- [What is required]: Using the data beneath this instruction, retype only the lines from the one that contains "doc.recompute()" down to the one that contains "if empty is", both included, exactly as they appear.

- [Collected material]:

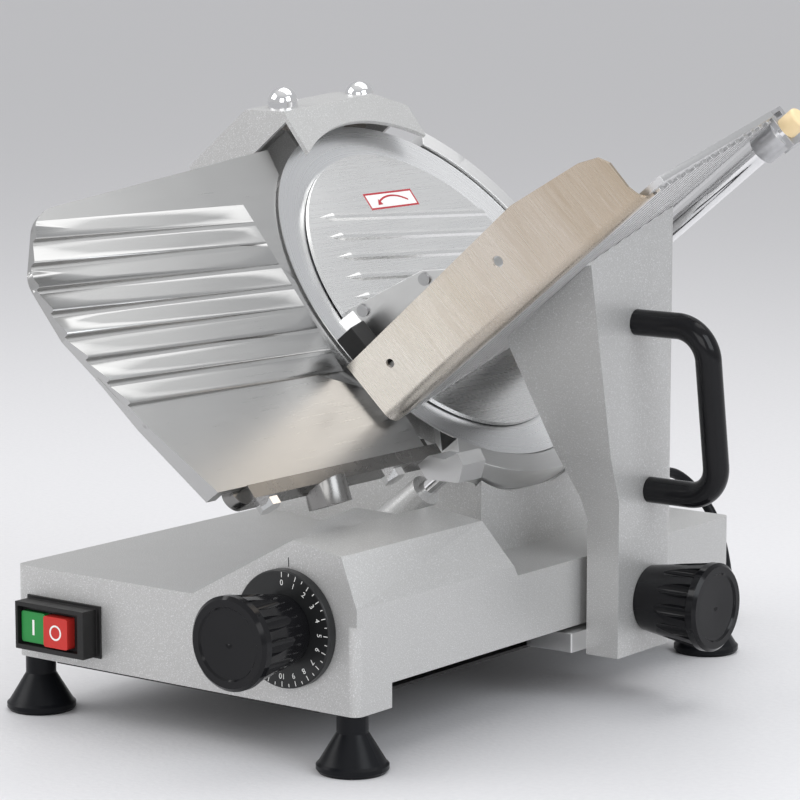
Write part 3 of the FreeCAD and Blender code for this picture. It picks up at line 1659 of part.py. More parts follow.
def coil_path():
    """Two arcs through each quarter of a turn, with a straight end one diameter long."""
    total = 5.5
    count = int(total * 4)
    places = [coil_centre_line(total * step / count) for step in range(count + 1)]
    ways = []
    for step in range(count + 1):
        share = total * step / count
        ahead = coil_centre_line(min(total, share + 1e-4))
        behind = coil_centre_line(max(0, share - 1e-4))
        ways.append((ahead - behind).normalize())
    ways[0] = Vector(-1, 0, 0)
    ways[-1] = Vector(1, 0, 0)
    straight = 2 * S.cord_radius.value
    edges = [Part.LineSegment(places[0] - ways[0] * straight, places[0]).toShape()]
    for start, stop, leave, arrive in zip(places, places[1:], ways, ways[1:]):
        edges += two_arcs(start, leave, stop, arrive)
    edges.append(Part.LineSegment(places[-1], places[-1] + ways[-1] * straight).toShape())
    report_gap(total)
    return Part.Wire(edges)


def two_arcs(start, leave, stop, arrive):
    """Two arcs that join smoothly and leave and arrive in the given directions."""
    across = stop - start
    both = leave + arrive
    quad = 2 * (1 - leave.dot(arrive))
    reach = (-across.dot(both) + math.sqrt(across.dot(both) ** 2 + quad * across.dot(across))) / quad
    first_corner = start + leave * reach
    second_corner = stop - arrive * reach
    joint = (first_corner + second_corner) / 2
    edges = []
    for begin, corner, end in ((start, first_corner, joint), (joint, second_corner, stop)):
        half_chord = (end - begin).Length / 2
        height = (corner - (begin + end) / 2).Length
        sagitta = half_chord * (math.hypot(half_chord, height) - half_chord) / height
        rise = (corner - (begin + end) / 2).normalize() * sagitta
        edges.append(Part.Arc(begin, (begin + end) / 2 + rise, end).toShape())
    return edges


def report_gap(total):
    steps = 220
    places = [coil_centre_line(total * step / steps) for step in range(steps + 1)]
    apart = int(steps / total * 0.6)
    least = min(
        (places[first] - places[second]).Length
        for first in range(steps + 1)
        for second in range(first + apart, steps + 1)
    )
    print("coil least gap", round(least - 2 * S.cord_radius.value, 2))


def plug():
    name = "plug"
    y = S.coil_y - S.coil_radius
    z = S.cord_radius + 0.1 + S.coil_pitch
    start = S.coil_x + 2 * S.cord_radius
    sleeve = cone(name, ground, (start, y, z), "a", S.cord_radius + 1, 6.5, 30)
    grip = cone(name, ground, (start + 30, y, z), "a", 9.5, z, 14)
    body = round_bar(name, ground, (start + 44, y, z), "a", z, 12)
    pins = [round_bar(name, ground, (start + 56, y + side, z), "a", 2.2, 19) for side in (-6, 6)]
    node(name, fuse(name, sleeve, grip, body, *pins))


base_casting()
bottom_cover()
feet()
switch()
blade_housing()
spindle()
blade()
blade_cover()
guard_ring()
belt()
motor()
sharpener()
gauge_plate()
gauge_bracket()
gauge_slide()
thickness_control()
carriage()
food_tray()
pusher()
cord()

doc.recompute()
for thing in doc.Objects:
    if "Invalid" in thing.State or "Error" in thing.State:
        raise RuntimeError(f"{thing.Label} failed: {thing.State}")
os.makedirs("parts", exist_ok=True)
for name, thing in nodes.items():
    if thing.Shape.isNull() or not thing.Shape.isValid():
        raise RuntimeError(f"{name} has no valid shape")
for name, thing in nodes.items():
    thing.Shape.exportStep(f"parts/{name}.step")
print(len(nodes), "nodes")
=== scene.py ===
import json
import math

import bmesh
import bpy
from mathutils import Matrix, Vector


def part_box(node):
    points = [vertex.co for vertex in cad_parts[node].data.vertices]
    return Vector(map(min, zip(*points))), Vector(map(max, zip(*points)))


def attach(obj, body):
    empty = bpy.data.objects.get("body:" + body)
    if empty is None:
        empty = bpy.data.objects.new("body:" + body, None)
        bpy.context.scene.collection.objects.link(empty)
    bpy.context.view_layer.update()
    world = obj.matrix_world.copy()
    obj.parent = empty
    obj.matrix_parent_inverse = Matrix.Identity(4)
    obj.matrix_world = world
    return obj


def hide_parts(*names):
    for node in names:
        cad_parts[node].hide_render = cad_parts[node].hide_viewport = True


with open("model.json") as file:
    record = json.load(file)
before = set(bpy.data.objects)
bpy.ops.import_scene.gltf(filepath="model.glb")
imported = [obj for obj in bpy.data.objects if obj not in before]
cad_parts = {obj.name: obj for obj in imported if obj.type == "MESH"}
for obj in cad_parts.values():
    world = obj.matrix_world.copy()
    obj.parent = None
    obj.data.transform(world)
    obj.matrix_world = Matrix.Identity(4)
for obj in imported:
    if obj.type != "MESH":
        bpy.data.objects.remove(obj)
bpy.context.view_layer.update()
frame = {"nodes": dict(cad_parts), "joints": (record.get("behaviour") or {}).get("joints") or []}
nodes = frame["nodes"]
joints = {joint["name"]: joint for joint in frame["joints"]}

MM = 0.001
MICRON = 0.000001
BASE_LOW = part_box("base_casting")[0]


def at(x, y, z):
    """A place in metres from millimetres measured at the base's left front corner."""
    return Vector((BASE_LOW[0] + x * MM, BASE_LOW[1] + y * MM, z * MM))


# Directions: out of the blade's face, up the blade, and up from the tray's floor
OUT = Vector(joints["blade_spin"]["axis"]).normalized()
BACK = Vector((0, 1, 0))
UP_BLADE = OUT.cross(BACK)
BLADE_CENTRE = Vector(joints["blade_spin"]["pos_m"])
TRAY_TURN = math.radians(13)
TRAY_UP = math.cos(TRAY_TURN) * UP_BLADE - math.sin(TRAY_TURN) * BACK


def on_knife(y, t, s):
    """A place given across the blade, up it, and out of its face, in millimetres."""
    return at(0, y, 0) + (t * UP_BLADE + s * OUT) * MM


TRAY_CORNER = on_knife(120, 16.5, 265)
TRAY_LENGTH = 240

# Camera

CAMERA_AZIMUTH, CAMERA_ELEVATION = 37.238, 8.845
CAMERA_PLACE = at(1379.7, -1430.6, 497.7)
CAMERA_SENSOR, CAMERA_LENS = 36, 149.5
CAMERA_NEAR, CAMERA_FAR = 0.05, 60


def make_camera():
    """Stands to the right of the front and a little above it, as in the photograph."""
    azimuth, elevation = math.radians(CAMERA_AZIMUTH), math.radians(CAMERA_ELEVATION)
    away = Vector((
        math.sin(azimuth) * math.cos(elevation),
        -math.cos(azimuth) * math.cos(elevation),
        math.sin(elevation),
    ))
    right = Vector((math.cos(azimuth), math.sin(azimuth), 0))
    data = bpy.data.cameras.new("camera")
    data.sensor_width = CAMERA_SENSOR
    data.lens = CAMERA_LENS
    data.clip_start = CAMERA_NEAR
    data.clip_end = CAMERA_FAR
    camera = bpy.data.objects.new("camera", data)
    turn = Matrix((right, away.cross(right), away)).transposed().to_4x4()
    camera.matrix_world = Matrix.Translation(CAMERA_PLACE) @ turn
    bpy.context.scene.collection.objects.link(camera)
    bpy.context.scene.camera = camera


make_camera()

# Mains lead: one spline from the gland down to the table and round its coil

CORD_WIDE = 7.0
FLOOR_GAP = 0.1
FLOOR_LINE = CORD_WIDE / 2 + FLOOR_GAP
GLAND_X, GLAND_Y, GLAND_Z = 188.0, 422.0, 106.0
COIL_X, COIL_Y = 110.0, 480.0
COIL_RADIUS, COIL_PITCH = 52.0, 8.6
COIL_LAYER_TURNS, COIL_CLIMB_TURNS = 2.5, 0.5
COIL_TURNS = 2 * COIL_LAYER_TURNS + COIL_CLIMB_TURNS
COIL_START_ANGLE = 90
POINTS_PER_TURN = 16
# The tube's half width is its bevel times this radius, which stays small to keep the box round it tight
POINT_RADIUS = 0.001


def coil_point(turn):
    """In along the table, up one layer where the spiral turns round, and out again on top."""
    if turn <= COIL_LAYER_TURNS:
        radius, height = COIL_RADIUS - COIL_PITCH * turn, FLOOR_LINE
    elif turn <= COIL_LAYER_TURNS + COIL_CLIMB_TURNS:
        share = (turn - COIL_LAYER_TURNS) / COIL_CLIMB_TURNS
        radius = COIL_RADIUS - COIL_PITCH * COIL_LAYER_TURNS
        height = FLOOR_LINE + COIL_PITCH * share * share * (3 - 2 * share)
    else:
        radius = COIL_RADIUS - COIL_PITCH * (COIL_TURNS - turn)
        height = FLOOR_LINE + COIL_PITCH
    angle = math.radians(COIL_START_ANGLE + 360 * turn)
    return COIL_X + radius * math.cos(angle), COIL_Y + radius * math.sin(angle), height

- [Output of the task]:
doc.recompute()
for thing in doc.Objects:
    if "Invalid" in thing.State or "Error" in thing.State:
        raise RuntimeError(f"{thing.Label} failed: {thing.State}")
os.makedirs("parts", exist_ok=True)
for name, thing in nodes.items():
    if thing.Shape.isNull() or not thing.Shape.isValid():
        raise RuntimeError(f"{name} has no valid shape")
for name, thing in nodes.items():
    thing.Shape.exportStep(f"parts/{name}.step")
print(len(nodes), "nodes")
=== scene.py ===
import json
import math

import bmesh
import bpy
from mathutils import Matrix, Vector


def part_box(node):
    points = [vertex.co for vertex in cad_parts[node].data.vertices]
    return Vector(map(min, zip(*points))), Vector(map(max, zip(*points)))


def attach(obj, body):
    empty = bpy.data.objects.get("body:" + body)
    if empty is None:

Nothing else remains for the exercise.